● WHAT IS BEING ASKED: Give back exactly the lines from the start of the listing to the line containing "of the base.", inclusive, and nothing beyond them.

● DATA PROVIDED:
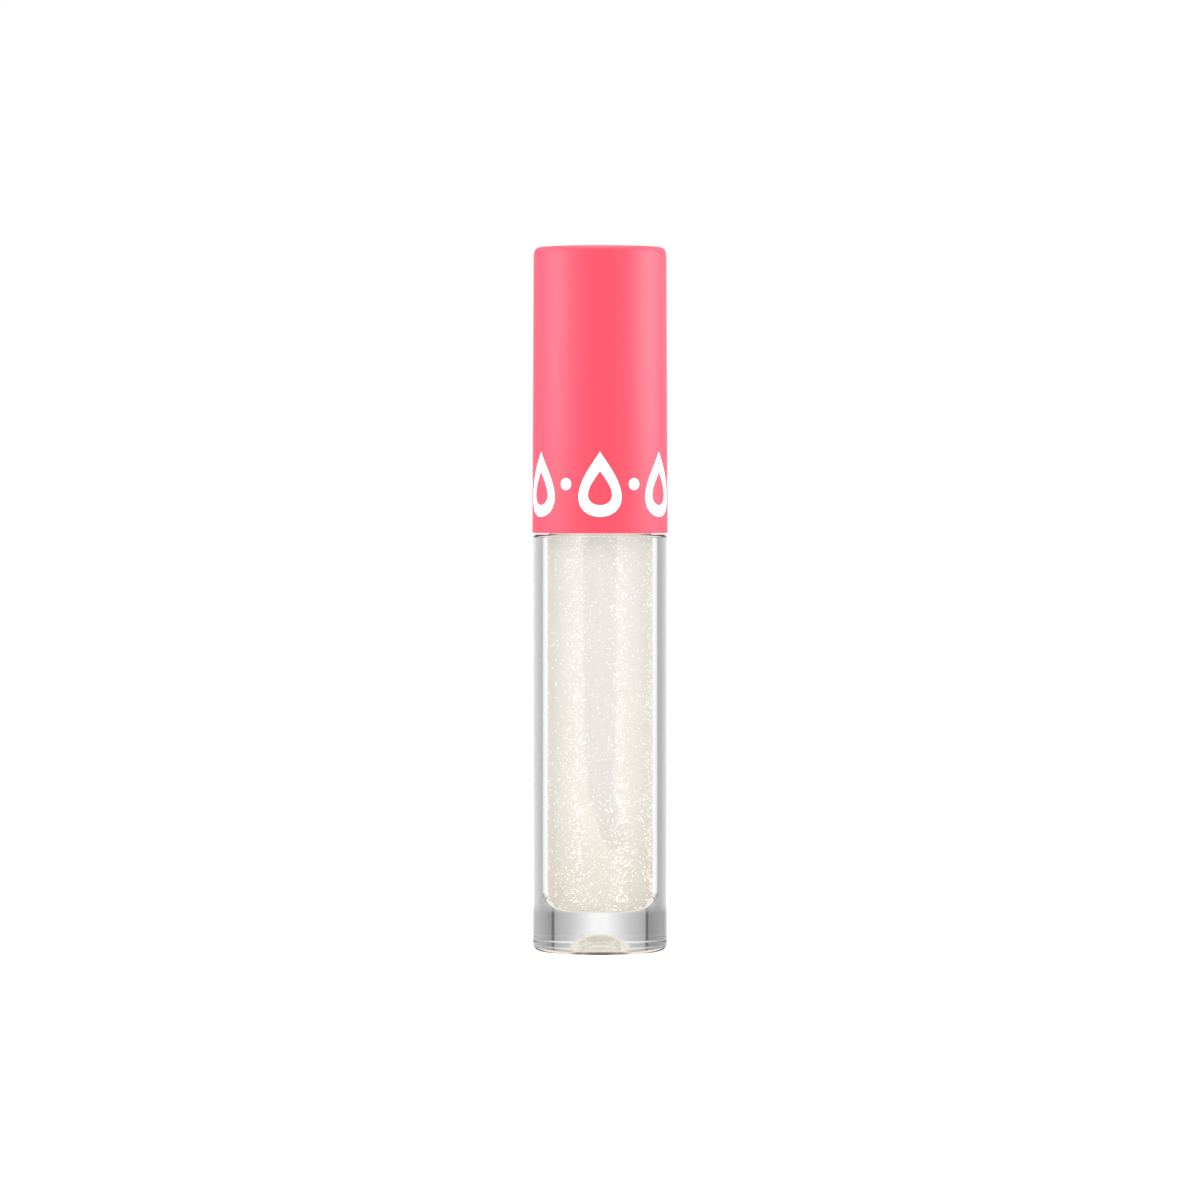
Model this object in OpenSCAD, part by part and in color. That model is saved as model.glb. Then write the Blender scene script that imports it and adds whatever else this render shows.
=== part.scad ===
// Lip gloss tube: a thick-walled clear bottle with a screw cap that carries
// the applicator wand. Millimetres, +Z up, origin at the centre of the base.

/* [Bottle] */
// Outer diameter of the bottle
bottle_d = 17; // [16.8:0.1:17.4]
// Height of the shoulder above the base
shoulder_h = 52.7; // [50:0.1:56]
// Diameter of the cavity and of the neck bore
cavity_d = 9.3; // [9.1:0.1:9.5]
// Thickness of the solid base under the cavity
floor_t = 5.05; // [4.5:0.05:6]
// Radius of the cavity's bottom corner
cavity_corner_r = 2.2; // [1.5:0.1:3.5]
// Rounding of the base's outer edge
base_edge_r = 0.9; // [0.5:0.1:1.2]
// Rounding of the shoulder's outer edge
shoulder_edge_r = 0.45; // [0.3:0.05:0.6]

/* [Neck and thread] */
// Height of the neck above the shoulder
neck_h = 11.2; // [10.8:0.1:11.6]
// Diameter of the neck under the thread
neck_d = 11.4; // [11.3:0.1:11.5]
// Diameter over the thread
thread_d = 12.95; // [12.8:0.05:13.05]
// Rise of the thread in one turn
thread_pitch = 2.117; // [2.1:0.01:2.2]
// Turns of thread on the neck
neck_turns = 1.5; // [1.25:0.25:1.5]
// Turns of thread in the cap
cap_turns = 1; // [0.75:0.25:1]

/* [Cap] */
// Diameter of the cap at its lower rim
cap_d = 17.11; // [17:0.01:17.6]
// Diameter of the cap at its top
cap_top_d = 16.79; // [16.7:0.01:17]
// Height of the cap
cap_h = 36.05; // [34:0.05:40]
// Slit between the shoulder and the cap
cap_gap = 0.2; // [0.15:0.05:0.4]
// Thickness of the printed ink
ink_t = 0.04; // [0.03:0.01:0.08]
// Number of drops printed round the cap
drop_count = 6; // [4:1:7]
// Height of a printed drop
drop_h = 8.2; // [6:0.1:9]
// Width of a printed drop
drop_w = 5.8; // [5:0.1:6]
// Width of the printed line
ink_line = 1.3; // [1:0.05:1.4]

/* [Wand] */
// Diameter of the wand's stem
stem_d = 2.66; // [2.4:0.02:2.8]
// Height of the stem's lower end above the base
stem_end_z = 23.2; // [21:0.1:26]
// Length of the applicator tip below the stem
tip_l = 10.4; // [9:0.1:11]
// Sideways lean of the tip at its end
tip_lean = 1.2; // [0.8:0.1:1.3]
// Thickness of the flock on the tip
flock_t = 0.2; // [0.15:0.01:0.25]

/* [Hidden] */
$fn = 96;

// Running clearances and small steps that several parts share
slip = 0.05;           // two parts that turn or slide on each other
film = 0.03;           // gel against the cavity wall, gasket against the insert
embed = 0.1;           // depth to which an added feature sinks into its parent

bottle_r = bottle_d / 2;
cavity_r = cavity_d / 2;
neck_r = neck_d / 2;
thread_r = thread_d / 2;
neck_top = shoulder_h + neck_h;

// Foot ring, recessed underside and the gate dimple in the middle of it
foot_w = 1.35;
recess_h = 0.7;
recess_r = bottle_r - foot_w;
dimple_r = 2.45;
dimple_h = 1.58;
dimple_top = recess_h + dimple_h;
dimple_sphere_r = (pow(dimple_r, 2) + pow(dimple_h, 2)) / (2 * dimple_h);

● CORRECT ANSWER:
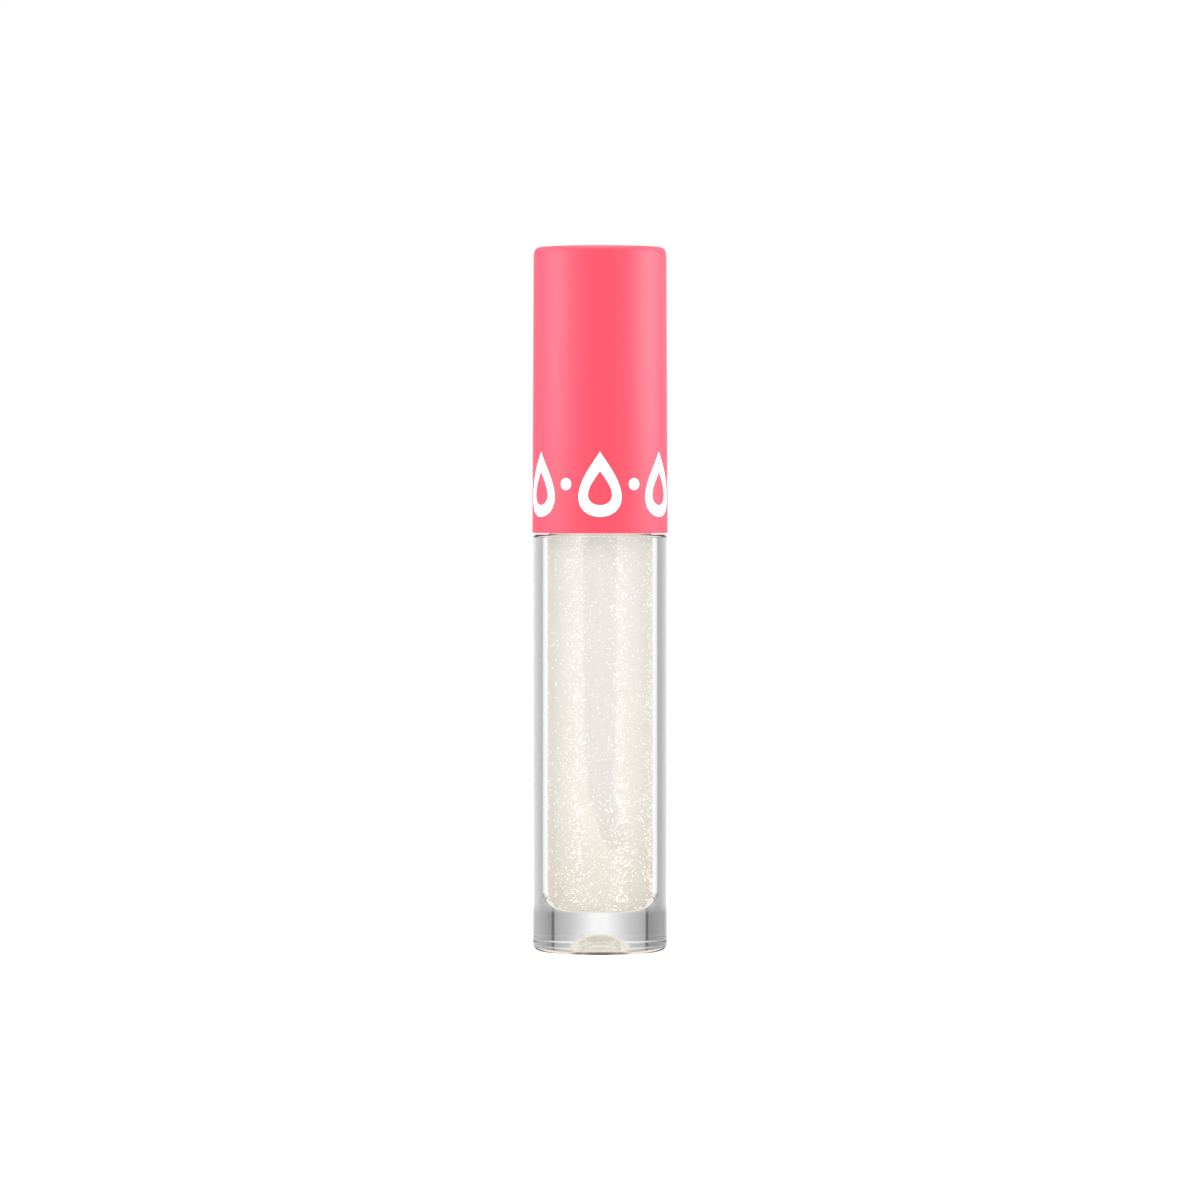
Model this object in OpenSCAD, part by part and in color. That model is saved as model.glb. Then write the Blender scene script that imports it and adds whatever else this render shows.
=== part.scad ===
// Lip gloss tube: a thick-walled clear bottle with a screw cap that carries
// the applicator wand. Millimetres, +Z up, origin at the centre of the base.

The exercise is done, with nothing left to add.